PHOENIX — Jerry Kelly stood on the ninth green Thursday, watched yet another birdie putt slide past the cup and realized being even-par heading to the back nine at Phoenix Country Club on Day 1 of the Charles Schwab Cup Championship wasn't the dagger that it is most weeks on the PGA Tour Champions.
There aren't many Thursdays on the senior circuit and the Madison golfer couldn't have been happier this week's season finale was one of them.
It meant Kelly had one extra day to work his way back up the leaderboard, but he didn't wait that long. He birdied No. 10 and played his final nine holes in 3-under-par en route to a 68 that left him in a tie for 12th place, five shots behind co-leaders Paul Goydos and Tim Petrovic, his college teammate at the University of Hartford, with 54 holes left for Kelly to continue his climb.
"I was like 'Oh yeah; four days!'" Kelly said of the 72-hole format for the final leg of the Charles Schwab Cup Playoffs. "Usually, even-par after nine holes and you're behind quite a bit and you're going to have to have a really good back nine. But I just kept plugging away; I didn't have to fight too hard through everything. A couple of (birdies) came."
Kelly, who came into the final event on the 2018 schedule at No. 4 in the Charles Schwab Cup standings, will need more where those came from if he intends to compete for the overall championship.
With points doubles for this week's finale, Kelly needs to post his second victory of the season and hope points-leader Bernhard Langer finishes worse than a two-way tie for third place. Langer was tied for 21st after an even-par 71 in the opening round, but none of the golfers capable of displacing him played well enough Thursday to project a change at the top.

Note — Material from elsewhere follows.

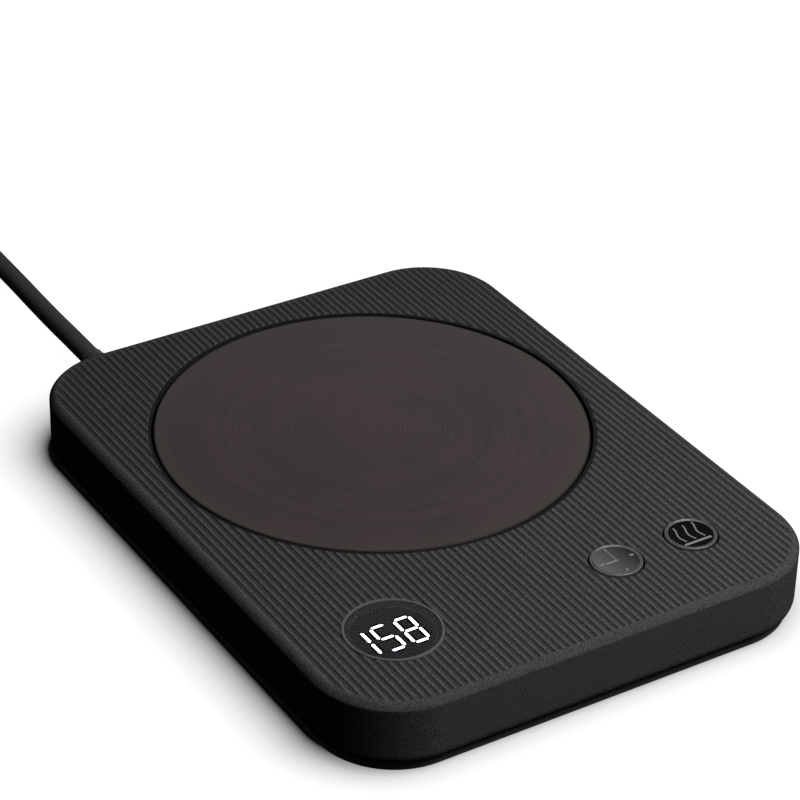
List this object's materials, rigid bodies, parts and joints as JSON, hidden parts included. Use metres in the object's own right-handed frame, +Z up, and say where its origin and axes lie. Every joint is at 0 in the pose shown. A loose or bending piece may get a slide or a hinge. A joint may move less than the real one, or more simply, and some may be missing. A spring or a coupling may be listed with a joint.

Despite his back-nine rally, Kelly was projected to drop to No. 7 in the Schwab Cup standings. Petrovic, who is No. 12, projects to replace him at No. 4 based on the order of the 36-player field after 18 holes.
"Unfortunately, I think I'm too far away to win the cup," said Petrovic, who chipped in for eagle on the par-4 fifth hole and bounced back from his lone bogey at No. 17 with a birdie at No. 18 to remain even with Goydos. "But we were playing a practice round and I looked over and saw the Schwab Cup sitting there and there was another trophy sitting there. I said, 'I can't get the one on the left, but I think I can get the one on the right.' So we're going to shoot for that this week, see what happens."
Kelly, meanwhile, is always in it to win it. But the 2017 PGA Tour Champions rookie of the year has been battling knee and elbow pain since sustaining torn meniscus in his right knee lifting weights in September and he clearly had to work through the discomfort early in his round Thursday.
He will have surgery on his knee next week. He needed his personal trainer Harry Sese to tape up his right elbow after teeing off on the third hole to help him deal with the nagging pain.
"We know I'm having surgery in six days on my knee, but I have to get an MRI on my elbow," Kelly said, joking: "Worst-case scenario, I have Tommy John surgery and hit it 350 yards when I come back. That'd be OK, but I don't want to take six months off. (Sese) seems to think it's acase of tendonitis from overuse, but it sure feels weird. I've had tendonitis before and ... I don't know. An MRI will tell me."
Of course, Kelly — two weeks shy of his 52nd birthday — isn't the only one hobbling around Phoenix CC counting down the holes to the postseason.
"There are a bunch of guys having surgery right after the season; I'm far from the only one," said Kelly, who wonders where he'd be in the Schwab Cup scrambled had he been 100 percent the final seven event of the season, when he had just one of his 11 top-10 finishes. "I have to take away before the injuries I was in that No. 1 spot (for a Tour-best nine weeks) and I can get back there. Shoot, I can get back there this week. But I just want to get healthy and be able to free-swing it and play better than I normally do."